Here is a brief illustration on how to implement a Mixed Logit at the end leaves using the MOB algorithm. We start by creating some data that contains a partition.
library(MobMixlogit)
library(partykit)
library(mlogit)
# Simulate some data with a partition (see Figure 2a on the article)
df <- MobMixlogit::dgp_tree(N = 500, # 500 individuals
t = 10, # 10 choice sets each
xi = 0.5, # xi = 0.5 implies balanced groups (see Section 5.1)
delta = 1 # delta regulates how different are the parameters of each partition
)
# Create the choice variable for the wide format
df$choice <- with(df,ave(x = altern * chosen,
group = id,
FUN = max))
# Delete chosen variable
df$chosen <- NULL ; df$id_choice_situation_of_individual_n <- NULL
# Reshape from long to wide.
df_wide <- stats::reshape(data = df,
idvar = c("id","id_ind"),
timevar = "altern",
v.names = c("x1", "x2"),
direction = "wide",
sep = "_")Now we have to create an auxiliary function that will be useful to run
the Mixed Logit model using mlogit. This way of constructing the
auxiliary function was greatly inspired by an answer given by professor
Achim Zeileis on
StackOverflow.
# Create a auxiliar function to make mlogit work together with partykit.
mixl_for_partykit <- function(y,
x = NULL,
start = NULL,
weights = NULL,
offset = NULL, ...) {
# Create an artificial dataset binding the x's and the choice variable (y)
yx <- cbind(y,x)
# Declare dfidx data
d <- dfidx::dfidx(data = yx,
shape = "wide",
choice = "choice",
varying = 2:7, ## first if "y", then "x's" and finally "identifiers".
sep = "_",
idx = list(c("id", "id_ind")), #obs= choice situation; id = individual
idnames = c(NA, "altern"))
# Fit a Mixed Logit using mlogit to the "d" data.

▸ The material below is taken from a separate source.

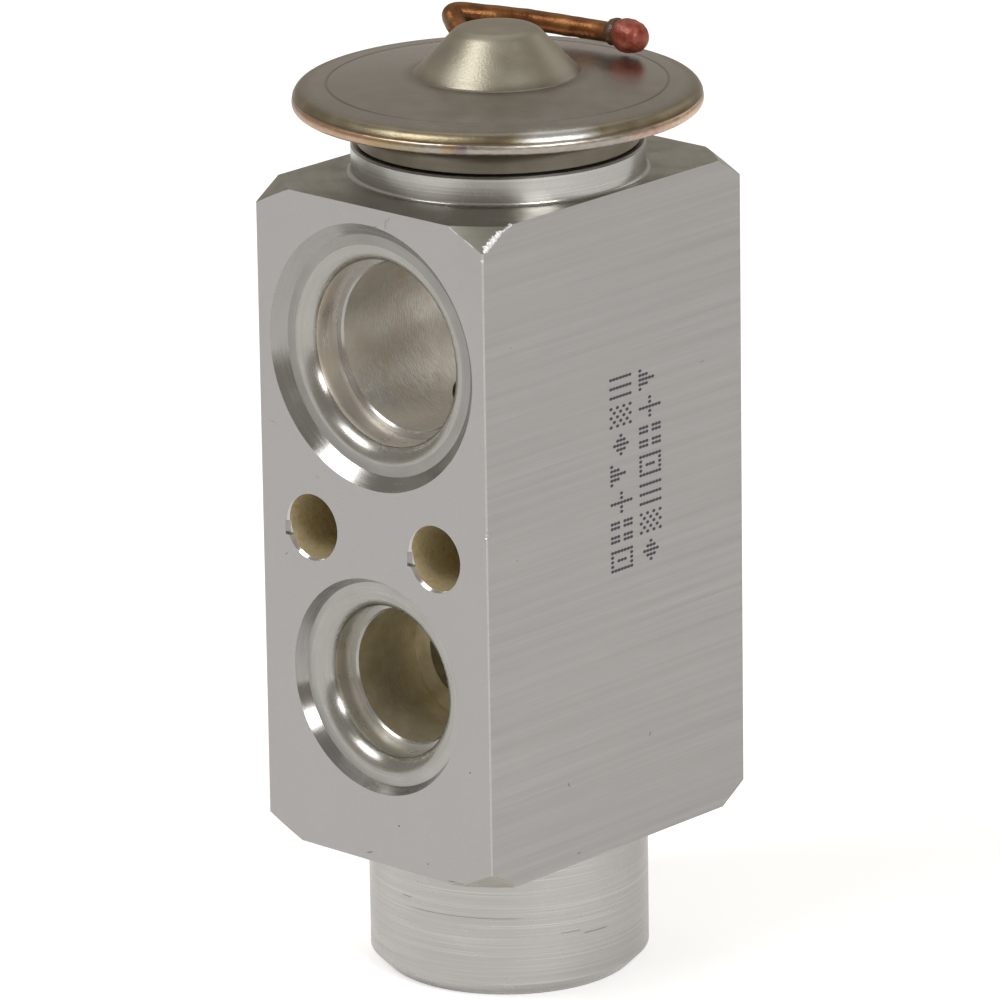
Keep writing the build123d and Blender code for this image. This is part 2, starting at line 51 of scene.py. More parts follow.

clogit_dfidx <- mlogit::mlogit(formula = choice ~ x1 + x2 |0 , #+0 to drop intercepts
data = d, # dataset
rpar = c(x1 = 'n', # Both random parameters are assumed normal
x2 = 'n'),
R = 500, # Number of Halton draws
panel = TRUE, # Activate Panel structure (more than one response per individual)
method = 'bhhh') # Optimization technique.
return(clogit_dfidx)
}Then we call the
partykit::mob() function
and provide our auxiliary function mixl_for_partykit as our model fit
to it.
(mob_mixl <- partykit::mob(formula = choice ~ # Choice variable
x1_1 + x1_2 + x1_3 + # Variables for the first attribute
x2_1 + x2_2 + x2_3 + # Variables of the second attribute
id + id_ind + 0 | # Identifiers + drop the intercept.
z1 +z2 + z3 + z4 + z5 ,
data = df_wide, # data set to be used (wide format)
fit = mixl_for_partykit, # auxiliary function just defined above
cluster = id_ind, # cluster standard errors by individual
control = partykit::mob_control(
ytype = "data.frame", # Declare the choice variable as data.frame()
xtype = "data.frame", # Declare the attribute variables as data.frame()
minsize = 100, # Minimum number of choice sets to create a partition
alpha = 0.05 ))) # Level of confidence to reject null hypothesis## Model-based recursive partitioning (mixl_for_partykit)
##
## Model formula:
## choice ~ x1_1 + x1_2 + x1_3 + x2_1 + x2_2 + x2_3 + id + id_ind +
## 0 | z1 + z2 + z3 + z4 + z5
##
## Fitted party:
## [1] root
## | [2] z1 <= 0.5: n = 2690
## | x1 x2 sd.x1 sd.x2
## | 0.9772931 1.0125683 0.4678080 0.4293633
## | [3] z1 > 0.5
## | | [4] z2 <= 0.5: n = 1120
## | | x1 x2 sd.x1 sd.x2
## | | 1.9899722 1.9976571 0.5546160 0.3708133
## | | [5] z2 > 0.5: n = 1190
## | | x1 x2 sd.x1 sd.x2
## | | 3.1129389 2.0251336 0.2657006 0.4117270
##
## Number of inner nodes: 2
## Number of terminal nodes: 3
## Number of parameters per node: 4
## Objective function: 3084.055
Finally, we can also provide a graphical illustration of the estimated tree. The figure shows that a first partition was made using variable Z_1, and then a subsequent partition on Z_2. We observe also that both tests rejected the hypothesis of parameter stability with p-values smaller than 0.001. Some other ways of presenting the end nodes can be found here and here.
## Summary function inspired by:
## https://stackoverflow.com/questions/65495322/partykit-modify-terminal-node-to-include-standard-deviation-and-significance-of/65500344#65500344
fn_summary_for_partykit_plots <- function(info, digits = 2) {
n <- info$nobs
individuals <- length(unique(info$object$model$idx$id))
c(paste("T =", n),
paste("N =", individuals))
}
plot(mob_mixl,
terminal_panel = node_terminal,
tp_args = list(FUN = fn_summary_for_partykit_plots,
fill = "white"))
In our article we also provided an illustration of one possible way to
use the MOB algorithm as a variable selection step for the allocation
model of Latent Class models. You can find this code in the script
\simulations_replication\MOB_MNL_on_LCMIXL_data.R.